Pas d'opéra, des mélodies et des lieder
On a toujours suivi Karine Deshayes, tant elle est multiple. En voici une nouvelle preuve, où elle se joint à une de ses camarades et "vraie mezzo", Delphine Haidan. Haidan est un nom mais pas une star comme la Deshayes. Elles ont cependant, depuis pas mal d'années (on aurait honte d'en dire le nombre, car on l'ignorait!), formé ce duo, Deux mezzos sinon rien, qui, forcément, va aller explorer tout un programme inhabituel car, les duos, ils sont plutôt masculin-féminin et quand ils sont féminins (chez Rossini ou dans la musique baroque), c'est soprano/mezzo ou contralto.
Mais justement: elles ont refusé de "taper" dans le répertoire opératique, d'abord parce qu'elles n'avaient qu'un pianiste à leur disposition mais aussi, on l'éprouvera en écoutant leurs CD, parce que mélodies et lieder, déroulant un unique texte de poète, offrent un répertoire "à voix égales" (dixit Haidan) alors que les opéras, étant confrontations même, reposent plus sur des échanges -Lakmé ou la Barcarolle des Contes d'Hoffmann sont des exceptions.
Un programme franco-allemand
Mais justement: une des qualités du CD de ces dames est de nous montrer aussi combien le génie des compositeurs peut transcender cette forme particulière -car plus les tessitures sont proches, et même quand elles le sont moins, il faut que les voix s'harmonisent, or ce n'est pas parce qu'on écrit "mezzos" ou "ténors" qu'il y a fusion.

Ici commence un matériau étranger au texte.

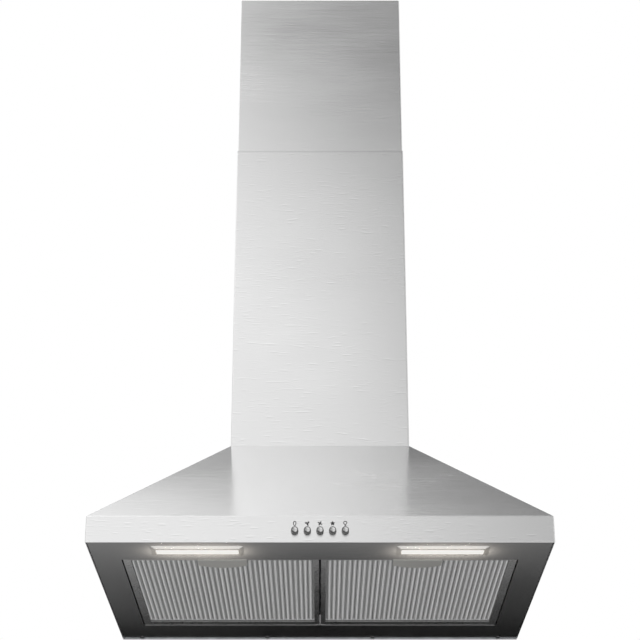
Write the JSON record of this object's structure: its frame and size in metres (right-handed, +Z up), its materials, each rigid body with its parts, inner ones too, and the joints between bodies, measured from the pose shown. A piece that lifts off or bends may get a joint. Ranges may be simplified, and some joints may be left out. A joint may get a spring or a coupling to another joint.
{
  "type": "chimney range hood",
  "caption": "Wall-hung chimney range hood with a pyramid canopy, push buttons, lamps, tilting grease filters, a blower and a telescopic chimney.",
  "frame": {"origin": "middle of the canopy's lower edge, on the wall plane", "axes": "+X to the viewer's right, +Y into the wall, +Z up along the chimney"},
  "size_m": [0.6, 0.507, 0.988],
  "materials": {
    "stainless_steel": "fine horizontal brushing",
    "panel_steel": "satin, darker than the shell",
    "galvanised_steel": "galvanised sheet",
    "screw_steel": "plain steel",
    "spring_steel": "drawn wire",
    "filter_aluminium": "rolled aluminium",
    "latch_aluminium": "satin",
    "button_chrome": "polished",
    "lamp_bezel_metal": "satin",
    "lamp_lens": "frosted, lit warm white",
    "circuit_green": "circuit board",
    "black_plastic": "moulded",
    "grey_plastic": "moulded",
    "white_plastic": "moulded",
    "motor_paint": "enamel",
    "bearing_bronze": "sintered",
    "grommet_rubber": "soft rubber"
  },
  "bodies": {
    "hood": {"back_panel": "galvanised_steel", "blower_chamber": "galvanised_steel", "blower_deck": "galvanised_steel", "button_spring_lamp": "spring_steel", "button_spring_off": "spring_steel", "button_spring_speed_1": "spring_steel", "button_spring_speed_2": "spring_steel", "button_spring_speed_3": "spring_steel", "cable_gland": "black_plastic", "canopy_shell": "stainless_steel", "chimney_foot_screws": "screw_steel", "chimney_lower": "stainless_steel", "circuit_board": "circuit_green", "control_box": "grey_plastic", "control_box_lid": "grey_plastic", "flap_pin": "screw_steel", "lamp_bezel_left": "lamp_bezel_metal", "lamp_bezel_right": "lamp_bezel_metal", "lamp_board_left": "circuit_green", "lamp_board_right": "circuit_green", "lamp_driver": "white_plastic", "lamp_lens_left": "lamp_lens", "lamp_lens_right": "lamp_lens", "motor_bearings": "bearing_bronze", "motor_bracket": "galvanised_steel", "motor_capacitor": "white_plastic", "motor_grommets": "grommet_rubber", "motor_housing": "motor_paint", "outlet_collar": "black_plastic", "panel_screws": "screw_steel", "scroll_cover": "grey_plastic", "scroll_housing": "grey_plastic", "switch_housing": "black_plastic", "terminal_block": "white_plastic", "underside_panel": "panel_steel"},
    "chimney_top": {"chimney_upper": "stainless_steel", "chimney_bracket": "galvanised_steel", "chimney_upper_screws": "screw_steel"},
    "impeller": {"impeller_disc": "black_plastic", "impeller_blades_left": "black_plastic", "impeller_blades_right": "black_plastic", "motor_shaft": "screw_steel"},
    "flap_front": {"flap_front": "black_plastic"},
    "flap_rear": {"flap_rear": "black_plastic"},
    "button_off": {"button_off": "button_chrome"},
    "button_speed_1": {"button_speed_1": "button_chrome"},
    "button_speed_2": {"button_speed_2": "button_chrome"},
    "button_speed_3": {"button_speed_3": "button_chrome"},
    "button_lamp": {"button_lamp": "button_chrome"},
    "filter_left": {"filter_frame_left": "filter_aluminium", "filter_mesh_left": "filter_aluminium", "latch_housing_left": "black_plastic", "latch_spring_left": "spring_steel"},
    "latch_left": {"latch_pull_left": "latch_aluminium"},
    "filter_right": {"filter_frame_right": "filter_aluminium", "filter_mesh_right": "filter_aluminium", "latch_housing_right": "black_plastic", "latch_spring_right": "spring_steel"},
    "latch_right": {"latch_pull_right": "latch_aluminium"}
  },
  "joints": [
    {"name": "button_off_press", "type": "slide", "parent": "hood", "child": "button_off", "axis": [0, 1, 0], "range_m": [0, 0.003], "stiffness_N_per_m": 400, "springref_m": -0.002, "deforming": ["button_spring_off"]},
    {"name": "button_speed_1_press", "type": "slide", "parent": "hood", "child": "button_speed_1", "axis": [0, 1, 0], "range_m": [0, 0.003], "stiffness_N_per_m": 400, "springref_m": -0.002, "deforming": ["button_spring_speed_1"]},
    {"name": "button_speed_2_press", "type": "slide", "parent": "hood", "child": "button_speed_2", "axis": [0, 1, 0], "range_m": [0, 0.003], "stiffness_N_per_m": 400, "springref_m": -0.002, "deforming": ["button_spring_speed_2"]},
    {"name": "button_speed_3_press", "type": "slide", "parent": "hood", "child": "button_speed_3", "axis": [0, 1, 0], "range_m": [0, 0.003], "stiffness_N_per_m": 400, "springref_m": -0.002, "deforming": ["button_spring_speed_3"]},
    {"name": "button_lamp_press", "type": "slide", "parent": "hood", "child": "button_lamp", "axis": [0, 1, 0], "range_m": [0, 0.003], "stiffness_N_per_m": 400, "springref_m": -0.002, "deforming": ["button_spring_lamp"]},
    {"name": "filter_left_tilt", "type": "hinge", "parent": "hood", "child": "filter_left", "pos_m": [0, -0.0838, 0.0059], "axis": [1, 0, 0], "range_deg": [0, 70]},
    {"name": "latch_left_pull", "type": "slide", "parent": "filter_left", "child": "latch_left", "axis": [0, 1, 0], "range_m": [0, 0.0055], "stiffness_N_per_m": 400, "springref_m": -0.004, "deforming": ["latch_spring_left"]},
    {"name": "filter_right_tilt", "type": "hinge", "parent": "hood", "child": "filter_right", "pos_m": [0, -0.0838, 0.0059], "axis": [1, 0, 0], "range_deg": [0, 70]},
    {"name": "latch_right_pull", "type": "slide", "parent": "filter_right", "child": "latch_right", "axis": [0, 1, 0], "range_m": [0, 0.0055], "stiffness_N_per_m": 400, "springref_m": -0.004, "deforming": ["latch_spring_right"]},
    {"name": "chimney_slide", "type": "slide", "parent": "hood", "child": "chimney_top", "axis": [0, 0, 1], "range_m": [-0.22, 0.12]},
    {"name": "impeller_spin", "type": "hinge", "parent": "hood", "child": "impeller", "pos_m": [0, -0.135, 0.3222], "axis": [1, 0, 0], "continuous": true},
    {"name": "flap_front_swing", "type": "hinge", "parent": "hood", "child": "flap_front", "pos_m": [0, -0.098, 0.5002], "axis": [-1, 0, 0], "range_deg": [0, 75]},
    {"name": "flap_rear_swing", "type": "hinge", "parent": "hood", "child": "flap_rear", "pos_m": [0, -0.098, 0.5002], "axis": [1, 0, 0], "range_deg": [0, 75]}
  ]
}
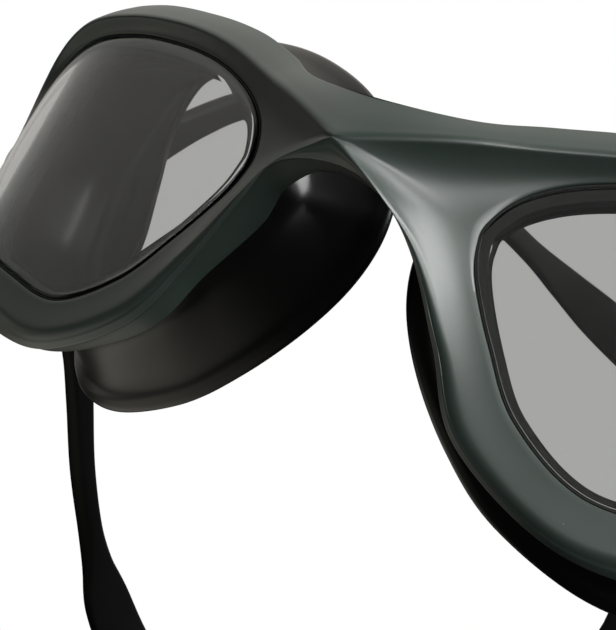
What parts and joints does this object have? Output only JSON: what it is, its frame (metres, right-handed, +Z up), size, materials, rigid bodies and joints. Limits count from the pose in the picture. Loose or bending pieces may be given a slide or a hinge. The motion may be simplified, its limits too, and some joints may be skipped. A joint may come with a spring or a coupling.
{
  "type": "swimming goggles",
  "caption": "Adult swimming goggles with a dark green one-piece front, smoke lenses, soft black eye cups, side clips and a split silicone head strap.",
  "frame": {"origin": "between the two eye centres, on the flat part of the lens faces", "axes": "+X to the wearer's left, +Y back to the wearer, +Z up as worn; the front looks along -Y"},
  "size_m": [0.1564, 0.1712, 0.1199],
  "materials": {
    "frame_green": "soft-touch dark green, fine grain",
    "smoke_lens": "smoke tinted, glossy",
    "seal_rubber": "matt black",
    "retainer_grey": "dark grey, moulded",
    "cup_silicone": "satin black silicone",
    "stud_steel": "stainless",
    "clip_black": "black, moulded",
    "strap_silicone": "matt black silicone"
  },
  "bodies": {
    "front": {"front_frame": "frame_green", "left_lens": "smoke_lens", "right_lens": "smoke_lens", "left_lens_seal": "seal_rubber", "right_lens_seal": "seal_rubber", "left_cup_retainer": "retainer_grey", "right_cup_retainer": "retainer_grey", "left_eye_cup": "cup_silicone", "right_eye_cup": "cup_silicone", "left_pivot_stud": "stud_steel", "right_pivot_stud": "stud_steel", "left_stud_washer": "stud_steel", "right_stud_washer": "stud_steel"},
    "left_clip": {"left_strap_clip": "clip_black", "left_latch_pin": "stud_steel", "head_strap": "strap_silicone"},
    "right_clip": {"right_strap_clip": "clip_black", "right_latch_pin": "stud_steel"},
    "left_latch": {"left_clip_latch": "clip_black"},
    "right_latch": {"right_clip_latch": "clip_black"}
  },
  "joints": [
    {"name": "left_clip_swivel", "type": "hinge", "parent": "front", "child": "left_clip", "pos_m": [0.07, 0.026, 0.002], "axis": [1, 0, 0], "range_deg": [-20, 20]},
    {"name": "right_clip_swivel", "type": "hinge", "parent": "front", "child": "right_clip", "pos_m": [-0.07, 0.026, 0.002], "axis": [1, 0, 0], "range_deg": [-20, 20]},
    {"name": "left_latch_hinge", "type": "hinge", "parent": "left_clip", "child": "left_latch", "pos_m": [0.07595, 0.0316, 0.002], "axis": [0, 0, -1], "range_deg": [0, 95]},
    {"name": "right_latch_hinge", "type": "hinge", "parent": "right_clip", "child": "right_latch", "pos_m": [-0.07595, 0.0316, 0.002], "axis": [0, 0, 1], "range_deg": [0, 95]}
  ],
  "couplings": [
    {"joint": "right_clip_swivel", "follows": "left_clip_swivel", "ratio": 1}
  ]
}
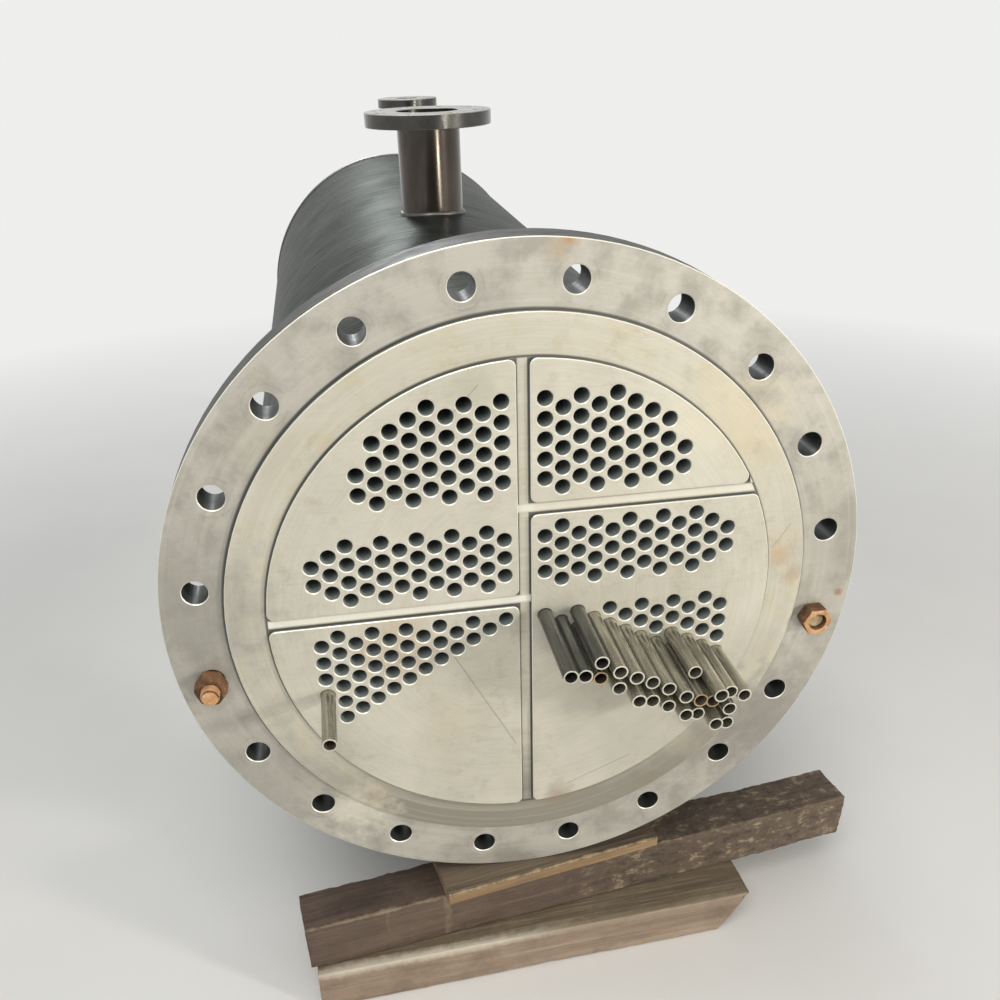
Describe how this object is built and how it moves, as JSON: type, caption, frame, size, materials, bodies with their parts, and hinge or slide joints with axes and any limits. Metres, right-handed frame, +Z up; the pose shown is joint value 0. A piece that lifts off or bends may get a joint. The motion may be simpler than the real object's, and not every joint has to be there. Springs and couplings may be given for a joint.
{
  "type": "shell and tube heat exchanger",
  "caption": "Shell and tube heat exchanger on timbers, both channels off: drilled tubesheets, flanged shell with nozzles, and a group of tubes part way in.",
  "frame": {"origin": "on the ground under the middle of the front tubesheet's bolting ring", "axes": "+Z up, +Y back along the shell, +X to the right seen from the front tubesheet"},
  "size_m": [1.0097, 2.1435, 1.16],
  "materials": {
    "machined_steel": "turned",
    "shell_steel": "scuffed",
    "pipe_steel": "satin",
    "flange_steel": "turned",
    "baffle_steel": "dull",
    "tube_steel": "drawn",
    "rusty_steel": "rusted",
    "pale_timber": "sawn",
    "dark_timber": "weathered",
    "board_timber": "sawn"
  },
  "bodies": {
    "root": {"front_tubesheet": "machined_steel", "rear_tubesheet": "machined_steel", "shell_top": "shell_steel", "shell_right": "shell_steel", "shell_bottom": "shell_steel", "shell_left": "shell_steel", "inlet_neck": "pipe_steel", "inlet_flange": "flange_steel", "outlet_neck": "pipe_steel", "outlet_flange": "flange_steel", "vent_neck": "pipe_steel", "vent_flange": "flange_steel", "baffle_1": "baffle_steel", "baffle_2": "baffle_steel", "baffle_3": "baffle_steel", "baffle_4": "baffle_steel", "baffle_5": "baffle_steel", "tie_rods": "baffle_steel", "right_tubes": "tube_steel", "left_tube": "tube_steel", "left_stud": "rusty_steel", "left_nuts": "rusty_steel", "right_stud": "rusty_steel", "right_nuts": "rusty_steel", "front_sleeper": "pale_timber", "front_beam": "dark_timber", "front_board": "board_timber", "rear_sleeper": "pale_timber", "rear_beam": "dark_timber", "rear_board": "board_timber"}
  },
  "joints": []
}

Elles ont aussi décidé d'être "cohérentes" (dixit Deshayes) et de se limiter, pour ce disque-là, au français et à l'allemand; mais l'on rêve aussi, à l'énoncé d'autres répertoires, de les entendre dans ces rares Duos moraves de Dvorak évoqués comme un projet possible par Karine Deshayes.
En attendant Brahms et Mendelssohn d'un côté; les pré-debussystes de l'autre, soient Gounod, Saint-Saëns, Fauré, Delibes, Massenet et Chausson.
Brahms, la nature et les poètes
On ouvre avec Brahms, on ferme avec Brahms. L'opus 61, de célèbres poètes (Les soeurs de Mörike, Phénomène de Goethe) ou moins: Kerner, connu cependant par les Kerner-Lieder de l'ami Schumann, ici Moi, petite nonne; ou Wenzig et ses Messagers de l'amour. Et, ce qu'on avait remarqué avec Beethoven (chronique du 23 novembre dernier), cette nature omniprésente où s'inscrivent les âmes: les soeurs vont par les prés en chantant, main dans la main (elles pourraient rester chez elles à broder), la petite nonne soupire après le printemps arrivé par-dessus les grilles, les deux petits agneaux qui passent dans la vallée, les deux petits oiseaux qui volent tranquillement -on comprend que la pauvre recluse n'a aucune envie de rester cloîtrée...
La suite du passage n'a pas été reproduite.